Nesse contexto nasceu o QI, um conceito revolucionário inventado por psicólogos que enfrentaram o desafio de classificar as pessoas, primeiro para avaliar os transtornos mentais e, depois, com fins educativos, a partir da nova onda de escolarização na Europa, com o objetivo de padronizar os testes com critérios objetivos, ao contrário da entrevista clínica.
“Por volta dos anos 70, alguns estudos mostraram que não havia garantias de que as pessoas que obtinham os melhores trabalhos fossem aquelas que tinham maior inteligência abstrata. A partir daí, a complexidade do mundo do trabalho não está vinculada tanto a tarefas cognitivas, mas às relacionadas com a gestão das próprias emoções, estresse, ansiedade e capacidade de regular as interações sociais em relação com as pessoas. O que marca a diferença de uma pessoa brilhante no local de trabalho não é sua inteligência clássica, mas esse extra que se refere a outro tipo de inteligência”, diz Fernández-Berrocal.
No entanto, a popularidade das escalas de inteligência de especialistas como Binet e Wechsel, nomes de referência na medição do QI em nível mundial, ainda é difícil de superar. Trabalhos de psicólogos como Robert J. Sternberg, um dos impulsionadores, há três décadas da inteligência prática ou aplicada, ou Howard Gardner, que dinamitou a teoria da inteligência única com as inteligências múltiplas (linguística, inter e intrapessoal, musical, espacial, naturalista, corporal, além da lógico-matemática) ainda não chegou a ser aplicada como corrente majoritária nas escolas.
“Os alunos que estão bem adaptados ao sistema escolar são aqueles com uma inteligência numérica e lógico-matemática alta. Ao resto, que pode ter outra inteligência, custa muito trabalho se adaptar. A escola continua trabalhando hoje com um modelo. Existem pessoas muito inteligentes que não são especialmente brilhantes nos aspectos lógico-matemáticos e não conseguem se adaptar, desperdiçando seu potencial artístico, linguístico ou de relações sociais, a escola se transforma para eles em um martírio “, observa o psicólogo.
É possível medir a criatividade?
Superada no campo da investigação a existência de uma inteligência única, como identificar talentos em um teste continua sendo o pesadelo dos cientistas, apesar de inovações como o Teste de Inteligência Emocional Mayer-Salovey-Caruso (MSCEIT). “Se colocamos problemas matemáticos ou linguísticos, é mais ou menos fácil avaliar as respostas aos problemas, porque há uma solução correta. Outra coisa são as respostas para os problemas da vida real. Estamos há mais de um século tentando avaliar a criatividade como processo, não como produto, e apesar das investigações, ainda não temos resultados”, diz o professor.

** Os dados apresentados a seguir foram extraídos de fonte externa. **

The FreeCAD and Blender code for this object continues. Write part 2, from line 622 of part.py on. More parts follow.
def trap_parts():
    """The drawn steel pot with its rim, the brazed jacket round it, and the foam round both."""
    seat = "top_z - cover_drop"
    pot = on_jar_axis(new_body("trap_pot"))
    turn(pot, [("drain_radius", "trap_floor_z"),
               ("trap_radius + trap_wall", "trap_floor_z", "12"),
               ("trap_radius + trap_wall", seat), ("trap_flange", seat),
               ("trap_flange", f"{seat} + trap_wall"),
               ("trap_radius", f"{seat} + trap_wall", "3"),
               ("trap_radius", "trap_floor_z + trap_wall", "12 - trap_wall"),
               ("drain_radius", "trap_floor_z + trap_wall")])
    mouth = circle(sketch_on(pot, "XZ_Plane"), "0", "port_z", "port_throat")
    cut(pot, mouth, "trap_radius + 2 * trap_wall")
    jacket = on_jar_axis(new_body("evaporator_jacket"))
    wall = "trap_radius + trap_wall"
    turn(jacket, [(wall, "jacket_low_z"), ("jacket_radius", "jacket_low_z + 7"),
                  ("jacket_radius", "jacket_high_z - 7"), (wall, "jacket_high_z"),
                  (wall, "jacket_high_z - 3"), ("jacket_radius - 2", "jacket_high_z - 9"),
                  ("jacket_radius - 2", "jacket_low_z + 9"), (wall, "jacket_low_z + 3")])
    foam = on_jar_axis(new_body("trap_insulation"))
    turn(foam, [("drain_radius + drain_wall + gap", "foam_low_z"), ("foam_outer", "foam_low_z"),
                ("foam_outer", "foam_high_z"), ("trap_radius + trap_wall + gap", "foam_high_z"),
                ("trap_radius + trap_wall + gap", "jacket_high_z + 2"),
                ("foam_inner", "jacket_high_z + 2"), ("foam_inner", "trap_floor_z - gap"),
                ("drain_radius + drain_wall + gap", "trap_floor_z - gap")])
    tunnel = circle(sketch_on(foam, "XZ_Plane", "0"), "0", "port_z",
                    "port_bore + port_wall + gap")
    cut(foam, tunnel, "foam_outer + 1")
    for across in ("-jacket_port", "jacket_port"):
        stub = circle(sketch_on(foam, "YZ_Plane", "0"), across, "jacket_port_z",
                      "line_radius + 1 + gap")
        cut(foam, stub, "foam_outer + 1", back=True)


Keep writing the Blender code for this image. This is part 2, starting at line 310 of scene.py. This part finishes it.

A avaliação, a chave de tudo, também falha no conceito de QI e os testes clássicos de papel e lápis. Fernández-Berrocal observa: “Agora, o sonho, através de pesquisa com ressonância magnética funcional, é encontrar o indicador do nível de inteligência observando, por exemplo, a porcentagem de matéria cinza ou branca, levando em conta o volume do cérebro e certas áreas. Mas isso não foi alcançado e não sei se vamos conseguir. Seria como dizer que a inteligência é apenas isso, sem levar em conta a aprendizagem e a experiência.”
Embora existam programas de televisão que continuam impressionando o público com a memória dos competidores (uma faculdade superada pela consulta imediata dos dados nos meios digitais), para Fernández-Berrocal a capacidade de antecipação deveria ser a inteligência potencializada. “As máquinas não podem prever o futuro, mas somos capazes de inovar e antecipar, e os povos sempre sobreviveram às adversidades do clima, da fome ou das guerras por causa disso. Em nossa vida pessoal acontece a mesma coisa: aqueles que sabem como se antecipar aos problemas, em vez de serem sujeitos passivos, têm maior capacidade de adaptação. Mas isso ainda não é ensinado na escola, e seria uma autêntica revolução”, conclui.